In other words: Don’t be disheartened, and remember that God answers as a good Father, and on his timing. We may fail to grasp God’s designs at the moment…

…but the time will come when, through the goodness of God, causes and effects will be made clear, and the marvelous power and utility of prayer will be shown forth. Then it will be seen how many in the midst of a corrupt age have kept themselves pure and inviolate from all concupiscence of the flesh and the spirit, working out their sanctification in the fear of God; how others, when exposed to the danger of temptation, have without delay restrained themselves gaining new strength for virtue from the peril itself; how others, having fallen, have been seized with the ardent desire to be restored to the embraces of a compassionate God.

Therefore, Leo XIII beseeches “all again and again not to yield to the deceits of the old enemy, nor for any cause whatsoever to cease from the duty of prayer. Let their prayers be persevering, let them pray without intermission; let their first care be to supplicate for the sovereign good — the eternal salvation of the whole world, and the safety of the Church.”

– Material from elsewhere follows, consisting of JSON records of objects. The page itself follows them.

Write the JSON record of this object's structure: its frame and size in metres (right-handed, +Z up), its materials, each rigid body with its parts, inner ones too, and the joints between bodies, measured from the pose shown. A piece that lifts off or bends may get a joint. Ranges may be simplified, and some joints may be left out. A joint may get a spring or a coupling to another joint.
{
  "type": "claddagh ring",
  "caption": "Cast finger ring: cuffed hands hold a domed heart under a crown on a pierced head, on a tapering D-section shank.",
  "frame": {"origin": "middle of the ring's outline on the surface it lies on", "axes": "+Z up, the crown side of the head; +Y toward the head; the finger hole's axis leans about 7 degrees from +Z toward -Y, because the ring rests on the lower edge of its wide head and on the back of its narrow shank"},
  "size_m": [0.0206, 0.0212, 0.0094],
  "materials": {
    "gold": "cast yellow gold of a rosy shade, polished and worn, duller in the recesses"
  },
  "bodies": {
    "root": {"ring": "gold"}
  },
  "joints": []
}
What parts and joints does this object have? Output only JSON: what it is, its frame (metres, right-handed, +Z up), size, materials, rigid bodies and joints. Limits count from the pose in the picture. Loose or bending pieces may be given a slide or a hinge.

Finally, turning to Our Lady, Pope Leo prayed that “the nations plunged in error may return to the Christian teaching and precepts, in which is the foundation of the public safety and the source of peace and true happiness. Through her may they steadfastly endeavor for that most desirable of all blessings, the restoration of the liberty of our Mother, the Church, and the tranquil possession of her rights.”